"Bu Bahar Sonbahar" öykü kitabı ile iyi bir çıkış yakalayan yazarın: "Aynaya Yazılan Mektuplar" eseriyle de başarısını zirveye taşıyacağı gözükmektedir. Gelenekten aldığı sırrı çağın insanına ustalıkla anlatmakta bir hayli maharetli...
Öyle hikâyeler vardır ki "hikâye" değildir onlar sonsuzluk aynasında durmadan yanan mektuplardır. Yazar öykülerini öyle güzel bir üslupla anlatıyor ki; kedere aşka dostluğa hülasa yaşama dair daha önce hiç fark edemediğimiz ayrıntıları ustalıkla iğnenin deliğinden geçirerek gönlümüze işliyor. Tombaş öykü karakterlerini çok iyi tanıyor. Toplumun viranesinde yaşayan bu kahramanları hemen sevgiyle kucaklarız. Asla mücadeleden yılmayan kitabın hikâye kahramanları bir anda "kahramanımız" oluverir. Öyle dalarız ki bu atmosfere aslında ne kadar da onlarla içi içe yaşadığımızı anlarız.
Yazarın dediği gibi: "Hayat hikâyeden okunur!" O hâlde hazır mısınız; "Aynaya Yazılan Mektuplar" ı okumaya? Hayır kendi yüzümüze tefekkür ederek bakmaya?
"Ah Gülina ah!.. Bir gün beni zorla hastaneye götürdüler. Bana ne dediler biliyor musun?
Senin gibi birisinin 'olmadığını' söylediler. Boğazını sıkıyordum o doktorların elimden zor aldılar. Ama merak etme dedim ki onlara:
Sizin göremedikleriniz yok olduğu anlamına mı geliyor? Geceleri güneş görünmüyorsa artık yok mudur? Demek siz sabahtan habersizsiniz! Sonra ne oldu biliyor musun?

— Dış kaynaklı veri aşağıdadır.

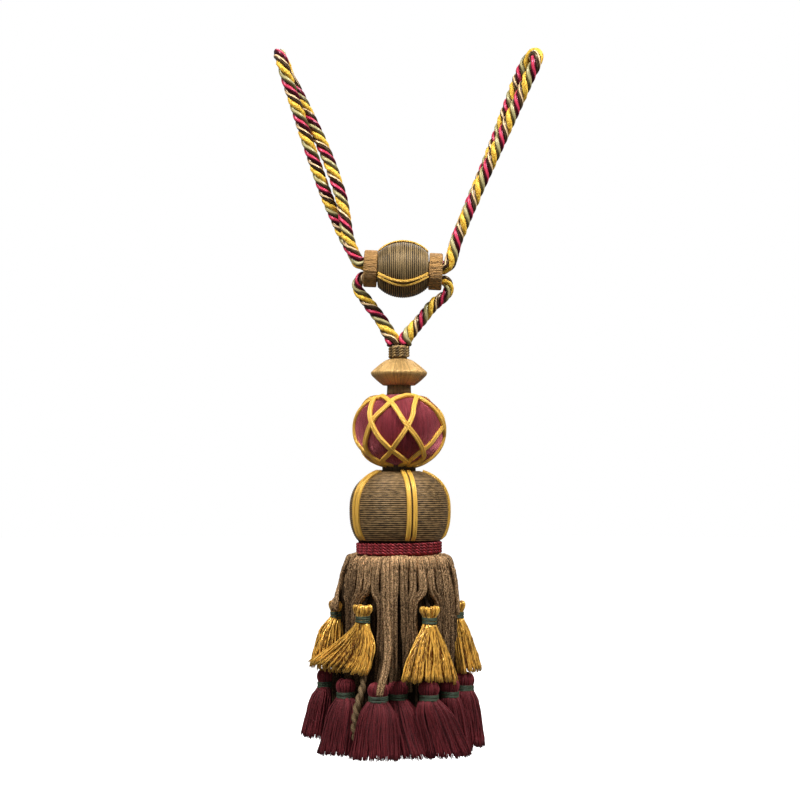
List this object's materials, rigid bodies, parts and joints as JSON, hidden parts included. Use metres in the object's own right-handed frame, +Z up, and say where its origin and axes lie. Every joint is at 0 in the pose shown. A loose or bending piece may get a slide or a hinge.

Bana deli raporu yazdılar... İşte ben o günden beri bu deli raporuyla geçiniyorum! Sana bu küçük ayrıntıları anlatmadığım için özür dilerim! Ama şimdi sen de benim gibi yerdesin benim gibi yüzünde çizikler var. Şimdi beni daha iyi anladın değil mi? O yüzden seni yerden kaldırmadım. Ne bileyim belki de bana daha yakın olmanı ve düşlerimin içine girmeni istedim. Kızmadın değil mi bana?"